Columbus is also home to the Deaf Services Center, the largest organization of its kind in the state. The nonprofit center in Worthington, which serves 23 counties in central and southeast Ohio, was founded in 1991 to lead deaf people and their families to deaf-community events, education, career counseling and ASL classes. Deaf Services can even provide accommodations like interpreters and videophones paid for by the FCC to help deaf people adjust to a new, all-hearing work environment. The organization's work with children and teens is especially important, says Marsha Moore, director of public relations and development.

"We found that intervention at early ages helps them to succeed in the future and their later lives," she says, using a videophone that lets her sign to an ASL interpreter who speaks on her behalf.

Crane is of a similar mind. Keepsake Theme Quilts offers an internship program to students and recent high school graduates looking for their first work experience. They learn more than how to sew a T-shirt blanket.

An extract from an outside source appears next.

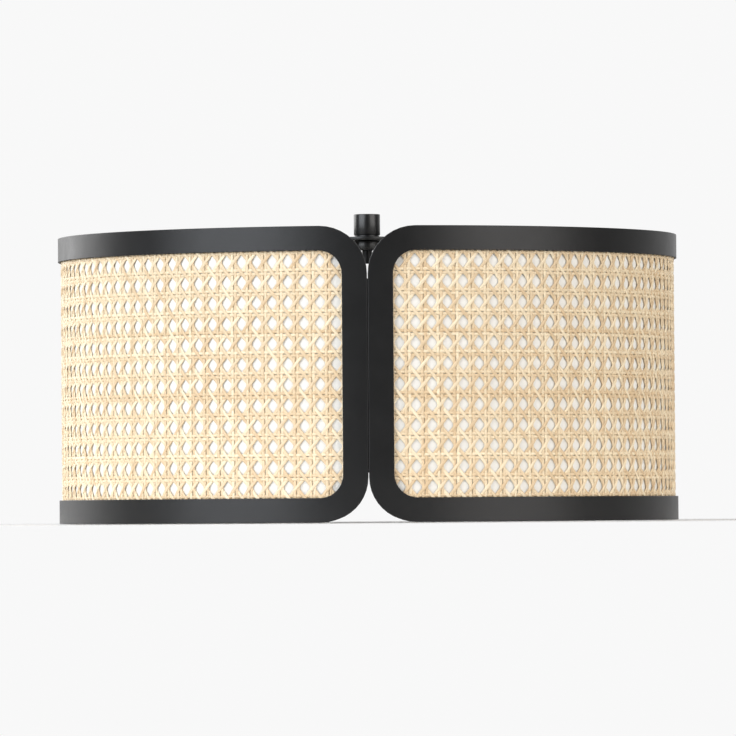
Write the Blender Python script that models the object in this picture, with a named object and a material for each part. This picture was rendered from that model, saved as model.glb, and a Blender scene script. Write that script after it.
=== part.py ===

Powers teaches them communication skills, proper workplace conduct and how to budget their money. She's even taught them how to cook and accurately measure ingredients. More importantly, she improves their self-esteem. "Some of them don't have confidence," she says. "My goal is to teach them that they can [work]; they can communicate with other hearing people."

Crane's dream was to "set up a work environment where people could come and be fulfilled and be happy," and she's done exactly that.

She's not suggesting that businesses shift to an all-deaf employment model. It's not for everyone, she admits. But she is calling for a little progressiveness.

"I think that everybody needs to open their minds to what people with challenges can do with their lives," Crane says. "Nobody wants to sit home and collect a check. I think people want to wake up and feel like they're contributing."